------ Recorded information

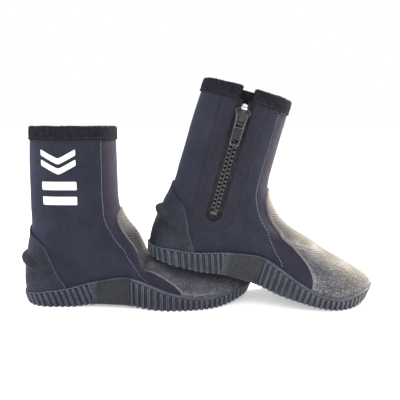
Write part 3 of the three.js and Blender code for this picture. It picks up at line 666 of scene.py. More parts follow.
LOOK = SimpleNamespace(
    neoprene=knitted("neoprene_navy", (34, 36, 48), (46, 48, 62), 0.48, (124, 124, 150)),
    front=knitted("neoprene_plum", (35, 35, 47), (47, 46, 61), 0.4, (160, 150, 175)),
    facing=knitted("facing_plum", (34, 34, 45), (44, 43, 55), 0.45, (142, 138, 162)),
    lining=ribbed_cloth("lining_black", (22, 23, 28), (34, 35, 42), 1.1, 0.12, 0.3),
    binding=ribbed_cloth("binding_knit", (27, 26, 34), (42, 40, 49), 1.3, 0.18, 0.6),
    # The toe and heel caps are one rubber: the toe's lighter, bluer base is painted light on the toe.
    toe=rubber("toe_rubber", (39, 43, 58), (56, 61, 79), (150, 142, 134), 1.3, 0.6, (0.12, 0.75), 0.36),
    heel=rubber("heel_rubber", (15, 20, 31), (23, 30, 43), (68, 78, 98), 1.3, 0.7, (0.12, 0.35), 0.0),
    # Painted shade on the sole's waist, between the wavy lines.
    sole=rubber("sole_rubber", (29, 33, 44), (45, 49, 62), (130, 135, 152), 1.8, 0.58, (0.1, 0.1),
                painted_shade_span=(WAVES_FROM, WAVES_TO)),
    thread=ribbed_cloth("thread_pale", (104, 106, 118), (150, 150, 160), 0.5, 0.05, 0.6),
    dark_thread=ribbed_cloth("thread_dark", (52, 52, 62), (74, 74, 84), 0.5, 0.05, 0.4),
    tape=ribbed_cloth("zip_tape", (38, 37, 41), (53, 50, 55), 0.8, 0.12, 0.4),
    teeth=moulded("zip_teeth", (20, 20, 25), (46, 46, 53), 0.28, edge_wear_and_highlight=(112, 112, 120)),
    slider=moulded("slider_paint", (7, 7, 10), (17, 17, 22), 0.34, edge_wear_and_highlight=(96, 96, 104)),
    # A lighter copy of the slider's paint for the raised rims of the slider and pull: painted highlight.
    rim=moulded("slider_edge", (34, 34, 40), (66, 66, 74), 0.25, edge_wear_and_highlight=(150, 150, 160), specular=0.45),
    chrome=moulded("slider_crown", (190, 192, 195), (225, 226, 228), 0.12, metallic=1.0),
    foam=speckled("footbed_foam", (50, 52, 57), (88, 92, 98), 2.2),
    board=speckled("fibre_board", (128, 120, 104), (160, 152, 132), 1.6),
    ink=printed("white_ink"),
)


# ---- panels ----
SEAM_ROLL = 2.2  # how far from a seam the neoprene starts to turn in
SEAM_DEPTH = 1.1
SEAM_GAP = 0.06
FACING_RISE = 0.5  # how far the zip's surround stands out from the panel beside it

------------

#### [Task instructions]
Reproduce the material exactly, with every line intact.

#### [Exercise answer]
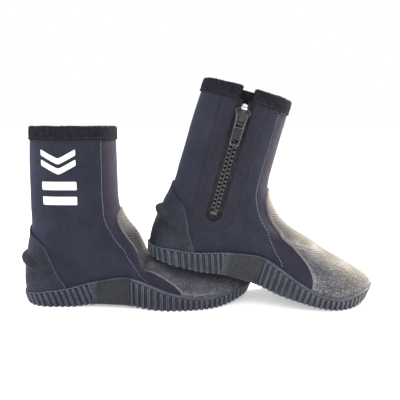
Write part 3 of the three.js and Blender code for this picture. It picks up at line 666 of scene.py. More parts follow.
LOOK = SimpleNamespace(
    neoprene=knitted("neoprene_navy", (34, 36, 48), (46, 48, 62), 0.48, (124, 124, 150)),
    front=knitted("neoprene_plum", (35, 35, 47), (47, 46, 61), 0.4, (160, 150, 175)),
    facing=knitted("facing_plum", (34, 34, 45), (44, 43, 55), 0.45, (142, 138, 162)),
    lining=ribbed_cloth("lining_black", (22, 23, 28), (34, 35, 42), 1.1, 0.12, 0.3),
    binding=ribbed_cloth("binding_knit", (27, 26, 34), (42, 40, 49), 1.3, 0.18, 0.6),
    # The toe and heel caps are one rubber: the toe's lighter, bluer base is painted light on the toe.
    toe=rubber("toe_rubber", (39, 43, 58), (56, 61, 79), (150, 142, 134), 1.3, 0.6, (0.12, 0.75), 0.36),
    heel=rubber("heel_rubber", (15, 20, 31), (23, 30, 43), (68, 78, 98), 1.3, 0.7, (0.12, 0.35), 0.0),
    # Painted shade on the sole's waist, between the wavy lines.
    sole=rubber("sole_rubber", (29, 33, 44), (45, 49, 62), (130, 135, 152), 1.8, 0.58, (0.1, 0.1),
                painted_shade_span=(WAVES_FROM, WAVES_TO)),
    thread=ribbed_cloth("thread_pale", (104, 106, 118), (150, 150, 160), 0.5, 0.05, 0.6),
    dark_thread=ribbed_cloth("thread_dark", (52, 52, 62), (74, 74, 84), 0.5, 0.05, 0.4),
    tape=ribbed_cloth("zip_tape", (38, 37, 41), (53, 50, 55), 0.8, 0.12, 0.4),
    teeth=moulded("zip_teeth", (20, 20, 25), (46, 46, 53), 0.28, edge_wear_and_highlight=(112, 112, 120)),
    slider=moulded("slider_paint", (7, 7, 10), (17, 17, 22), 0.34, edge_wear_and_highlight=(96, 96, 104)),
    # A lighter copy of the slider's paint for the raised rims of the slider and pull: painted highlight.
    rim=moulded("slider_edge", (34, 34, 40), (66, 66, 74), 0.25, edge_wear_and_highlight=(150, 150, 160), specular=0.45),
    chrome=moulded("slider_crown", (190, 192, 195), (225, 226, 228), 0.12, metallic=1.0),
    foam=speckled("footbed_foam", (50, 52, 57), (88, 92, 98), 2.2),
    board=speckled("fibre_board", (128, 120, 104), (160, 152, 132), 1.6),
    ink=printed("white_ink"),
)


# ---- panels ----
SEAM_ROLL = 2.2  # how far from a seam the neoprene starts to turn in
SEAM_DEPTH = 1.1
SEAM_GAP = 0.06
FACING_RISE = 0.5  # how far the zip's surround stands out from the panel beside it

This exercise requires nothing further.